Strategists pointed to spending by the Trump campaign to solicit small-dollar donations online as one particularly costly process and one that’s yet to yield the returns that could be typically expected.

“They set up a structure where it’s just spend, recklessly, even, to raise as much as we can, regardless of the cost of the dollar,” said one veteran GOP operative.

Biden’s massive August fundraising haul, $364.5 million to Trump’s $210 million, gives the Democrat’s team the leeway to make incursions into typically Republican territory.

“And now, you have the crescendo of the money coming in,” said one GOP strategist, predicting Biden’s advances would be exacerbated by the partisan fight over Trump’s third Supreme Court pick. “It’s a huge problem.”

Democrats’ massive $48 million haul over 48 hours after the Biden team announced California Sen. Kamala Harris as his running mate is indicative of the hurdles ahead.

“Biden has the resources to put more states in play,” while Trump will need to decide how much to commit to each individual state and whether to make a play for states either just outside or inside of the margin of error, this operative said. “It’s the difference between trying to get a reach goal of a Minnesota or Nevada or New Hampshire … It restricts your ability to compete there.”

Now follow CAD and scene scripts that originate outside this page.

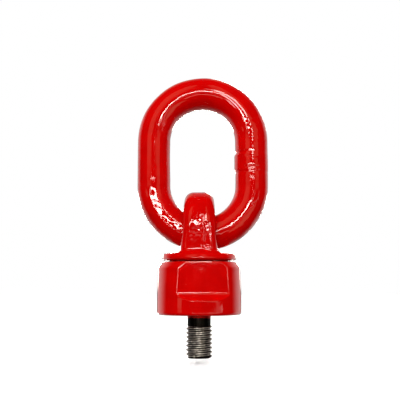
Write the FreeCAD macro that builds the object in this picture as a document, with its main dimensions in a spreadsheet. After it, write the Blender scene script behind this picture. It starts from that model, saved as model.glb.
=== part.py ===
"""Swivel hoist ring with an M8 stud: an oval lifting link in a forged swivel eye on a ball bearing.

The frame is +Z up along the stud and swivel axis, with the origin at the centre of the housing's
seat face. The stud reaches down from there. The link stands up in the XZ plane and turns about X.
"""

import FreeCAD, Part
import math
import os
import Sketcher

PARTS_FOLDER = "parts"

# Every driving size, in millimetres or degrees: alias, value, what it is.
SIZES = [
    ("stud_dia", 8.0, "major diameter of the M8 x 1.25 stud"),
    ("stud_reach", 12.8, "stud length below the seat"),
    ("stud_point", 0.7, "chamfer at the stud's end"),
    ("neck_relief", 0.5, "depth of the relief groove between thread and seat"),
    ("neck_length", 3.1, "height of that relief"),
    ("neck_fillet", 0.8, "fillet at the root of the relief"),
    ("head_sink", 0.2, "how far the stud's head sits above the seat plane"),
    ("head_thickness", 4.2, "threaded head of the stud"),
    ("head_step", 0.5, "shoulder between the head's bore and the cavity"),
    ("end_gap", 0.8, "space between the stud's head and the nut"),
    ("lock_pin_dia", 1.5, "pin that locks the head in the housing"),
    ("lock_pin_length", 7.5, "length of that pin"),
    ("lock_pin_height", 1.9, "its height above the seat"),
    ("lock_pin_offset", 4.6, "its distance sideways from the axis"),
    ("lock_pin_sink", 0.3, "how far its end lies below the housing's surface"),
    ("base_flare", 0.25, "how much wider the housing is at its foot"),
    ("base_height", 4.5, "height of the full round foot, up to the spanner flats"),
    ("flat_wall", 2.1, "wall left outside the cavity at a spanner flat"),
    ("ledge_radius", 2.1, "hollow radius at the foot of a flat"),
    ("roof_thickness", 3.0, "housing wall above the bearing"),
    ("bevel_width", 1.2, "top bevel, measured across"),
    ("bevel_drop", 1.7, "top bevel, measured down"),
    ("foot_round", 0.8, "rounding of the housing's lower edge"),
    ("flats_turn", 7.0, "rest angle of the housing about the swivel axis"),
    ("stem_dia", 8.0, "threaded lower stem that carries the nut"),
    ("journal_step", 0.45, "how much the journal above stands out from the stem"),
    ("bush_wall", 1.0, "wall of the journal bush"),
    ("running_gap", 0.05, "radial clearance of every running fit"),
    ("seal_land", 2.7, "from the bush to the dust seal's centre line"),
    ("seal_section", 1.2, "thickness of the dust seal"),
    ("seal_squeeze_room", 0.15, "extra width of the seal's groove on each side"),
    ("seal_lip", 0.2, "how far the seal stands above the housing"),
    ("ball_dia", 2.5, "bearing ball"),
    ("ball_count", 12, "number of balls"),
    ("ball_play", 0.02, "clearance between a ball and each raceway"),
    ("race_thickness", 0.9, "thickness of each race"),
    ("race_groove", 0.3, "depth of each raceway"),
    ("race_shoulder", 0.35, "race width beyond the balls on each side"),
    ("race_fit", 0.15, "clearance of a race in the cavity and on the journal"),
    ("cage_thickness", 1.2, "thickness of the ball cage"),
    ("cage_rim", 0.3, "cage width beyond its ball pockets on each side"),
    ("cage_play", 0.06, "clearance of a ball in its cage pocket"),
    ("nut_wall", 2.8, "wall of the round slotted nut"),
    ("nut_thickness", 3.8, "its thickness"),
    ("nut_slot_width", 2.0, "its spanner slots"),
    ("nut_slot_depth", 1.1, "depth of those slots"),
    ("nut_pin_dia", 1.6, "pin through nut and stem"),
    ("nut_pin_inset", 0.4, "how far the pin's ends lie inside the nut"),
    ("flange_gap", 0.3, "gap between flange and housing"),
    ("flange_inset", 0.1, "how far the flange lies inside the housing's top edge"),
    ("flange_land", 2.0, "flange width outside the loop"),
    ("flange_rim", 2.2, "height of the flange's rim"),
    ("flange_rise", 0.6, "rise of the flange's top towards the eye"),
    ("flange_crest_dia", 10.0, "where that rise ends"),
    ("rim_round", 0.6, "rounding of the flange's upper edge"),
    ("saddle", 2.25, "metal under the eye's hole, above the flange's underside"),
    ("eye_wall", 3.2, "metal at each side of the eye's hole"),
    ("eye_crown", 6.9, "metal above the eye's hole"),
    ("eye_top_width", 8.3, "width of the loop at its crown"),
    ("eye_foot_width", 11.6, "width of the loop at its foot"),
    ("eye_edge_round", 2.8, "rounding of the loop's outer edges"),
    ("eye_foot_fillet", 1.2, "fillet between loop and flange"),
    ("bell_ease", 1.0, "how much tighter the bell mouth bends than the link's inside"),
    ("bell_sweep", 320.0, "how far round the hole the bell mouth reaches"),
    ("link_bar_dia", 10.0, "round bar of the link"),
    ("link_inside_width", 20.0, "clear width inside the link"),
    ("link_inside_length", 34.0, "clear length inside the link"),
    ("link_gap", 1.0, "clearance between link and eye"),
    ("link_shift", 1.1, "how far the loose link rests off centre"),
    ("weld_length", 5.6, "welded zone on one leg of the link"),
    ("weld_bulge", 0.3, "how far the weld stands proud"),
]

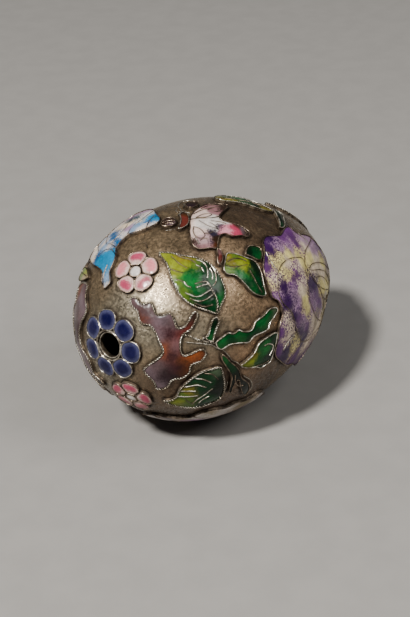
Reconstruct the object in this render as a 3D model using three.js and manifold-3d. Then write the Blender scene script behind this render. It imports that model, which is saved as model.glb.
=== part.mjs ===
// A cloisonne egg: a hollow metal egg with one hole in its blunt end, a wire ring round the
// hole, and raised fields of enamel. It lies on its side on a small flat spot of the white
// peony underneath. Millimetres, +Z up, origin at the flat spot, hole towards -X.
import * as THREE from 'three';
import { mergeVertices } from 'three/addons/utils/BufferGeometryUtils.js';
import Module from 'manifold-3d';

const wasm = await Module();
wasm.setup();

// Driving dimensions
const eggLength = 77.5;
const middleWidth = 51.2;
const bluntness = 0.18;
const wall = 1.2;
const holeDiameter = 5.9;
const ringDiameter = 7.15;
const ringWidth = 0.5;
const ringHeight = 0.8;
const relief = 0.9;
const solderGap = 0.1;
const flatDepth = 0.4;
const ringClearance = 0.25;
const fieldGap = 0.2;

// Facets
const facetsRound = 28;
const facetsAlong = 18;
const outlineStep = 1.8;
const wireFacets = 6;

// Outlines are drawn in millimetres on a ball of this radius and grow with the egg.
const drawnBall = 26;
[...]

“The Biden campaign, if they want to go play in Georgia, or they want to go play in a state they otherwise really don’t need to win, like Arizona, this allows them the flexibility to go add previous red states and a huge structural advantage,” this person said.

The Trump operation’s high burn rate has shown signs of slowing. The campaign went off the air for more than a week in key battleground states this month while it retooled its advertising strategy. But less cash on hand means fewer resources devoted to tapping supporters for donations.

“The problem is not how much money they’ve raised, for either side,” said one GOP strategist, pointing to Trump and the Republican National Committee’s $1.33 billion fundraising haul versus Democrats and Biden’s $990 million. “That’s a lot of cash. The problem is how much money Trump has spent … The problem has become that the Trump campaign has spent $1.13 billion.”

This strategist said comparisons to 2016, when Hillary Clinton led most polls and won the money race before losing to Trump on Election Day, were “ignorant and revealing.”

“You can never rerun your last race,” this person said, calling such comparisons “the dumbest thing ever.”

In a statement, RNC Chairwoman Ronna McDaniel praised “early investments in field, digital and data” that she said allowed the Trump reelection effort to build a history-making ground game. “Democrats simply cannot compete with our grassroots army of two million volunteers, and the millions of door knocks and phone calls we make each week will prove to be a critical advantage for President Trump and Republicans come Election Day,“ she said.

Veteran Republican operative Terry Sullivan said perceptions that Trump was falling behind could further aggravate his fundraising woes.

“If it looks like you’re going to win, you raise more money,” said Sullivan, who managed Sen. Marco Rubio’s 2016 presidential campaign, adding that this was particularly the case among high-dollar donors, with whom Trump “has never had a great relationship.”

“They were all against him in the primary,” he added.

While many wound up supporting Trump in the general election, “he didn’t start with a close relationship with most of those donors, and most of those bundlers,” Sullivan said.

“It’s much tougher to raise money for a campaign that is perceived to be losing,” he said. “What makes this unique is that he’s a sitting president.”

Trump, in 2016, spent and raised much less than Clinton and criticized his 2016 opponents for their reliance on big donors. He told Fox News in a Monday morning interview that Democrats “[have] always had more money than the Republicans.”

The president said he isn’t worried and that he would chip in if need be, or work the phones for a day.

“Yes, if we needed money, but we don’t need money,” Trump said on Monday. “We have a lot of money … I could raise so much money if I took one day and just started making phone calls to rich people, but I don’t like doing that. I never did.”

The economy remains a bright spot for Trump, an issue where he has consistently polled ahead of Biden.

Lenny Alcivar, a veteran GOP consultant, said Democrats had failed to make their message on this clear despite their cash advantage.

Pointing to Florida, Alcivar said that the Biden team had, so far, failed to take advantage of demographic shifts in the state to make strong inroads, including with an aging Cuban population.

“The Democratic machine seems to be built for a time when the Biden campaign would be able to make this election solely a referendum on the top of the ticket, and that’s not happening,” Alcivar said. “The message that you’re hearing from Democrats does not seem to be breaking out, and that’s because the economic concerns have not been addressed.”

“I don’t believe that the snapshot of an ad spend in August is going to be as much of a factor as Democrats hope that it would be,” Alcivar said. “But I would rather be the Trump campaign than the Biden campaign today, and we’ll see in about a week whether or not that that starts to play itself out.”

Tim Murtaugh, communications director for the Trump campaign, said the president is in good stead, tweeting this weekend that the campaign started the month with $325 million on hand.

“We are confident in our strategy of our advertising tracking the early voting states, while President Trump is campaigning aggressively in battleground states, and our 2.1 million volunteers contact voters personally every day,” Murtaugh said in a statement. Trump “will have the resources he needs to ensure his message resonates, and we will have two or three times the funds we had in the closing days of the 2016 race.”